Hafizah Osman | June 25, 2013
70 per cent of Australian educators believe they can do more to teach creativity

Australian parents and educators believe creativity in education will fuel the economies of the future, but they believe the present education system does now encourage creativity, according to a new study by creative software vendor, Adobe.

The study, Barriers to Creativity in Education: Educators and Parents Grade the System , surveyed 4000 educators and parents across Australia, the US, UK and Germany and looked at the importance of creativity and the barriers to delivering it in the classroom.

It found that although 85 per cent of parents and 67 per cent of educators in Australia believe creativity in education will fuel economies in the future, 70 per cent of Australian educators believe they can do more to teach creativity and say they need to be given more tools and techniques to teach creativity.

Twenty-one per cent of parents and 23 per cent of educators believe the single most important step to promote and foster creativity in education is improving the curriculum.

Adobe Asia-Pacific education business manager, Wayne Weisse, said the importance of creativity in the classroom should not be underestimated.

"Delivering the curriculum is not just about testing milestones; education is also about engaging students and encouraging new ways of thinking.
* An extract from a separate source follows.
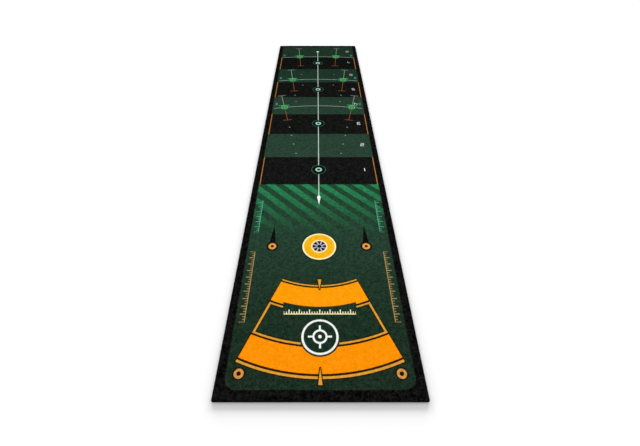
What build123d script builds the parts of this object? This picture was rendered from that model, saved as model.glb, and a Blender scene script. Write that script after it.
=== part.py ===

Having the tools and training available to enable educators to teach creativity is critical," he said.

In Australia, parents and educators identified a range of barriers to teach creativity including the current curriculum, a lack of resources, as well as the misunderstanding of the importance of creativity in education.

Weisse added that technology should be integrated into their curriculum to encourage creativity.

"Students are already using technology in almost all facets of their lives and giving them access to the best creative tools, within the curriculum, expands their learning engagement," he said.

Other findings from the study include:

  • 82 per cent of parents and teachers in Australia said they believe the role of creativity has increased over the past 25 years; and 83 per cent said they believe it will continue to increase over the next 25 years.
  • Parents in Australia (84 per cent) feel more strongly than educators (63 per cent) that creativity is integral to school curriculums today; parents (84 per cent) also felt more strongly than educators (66 per cent) that creativity is not something that can be assessed under the current education system.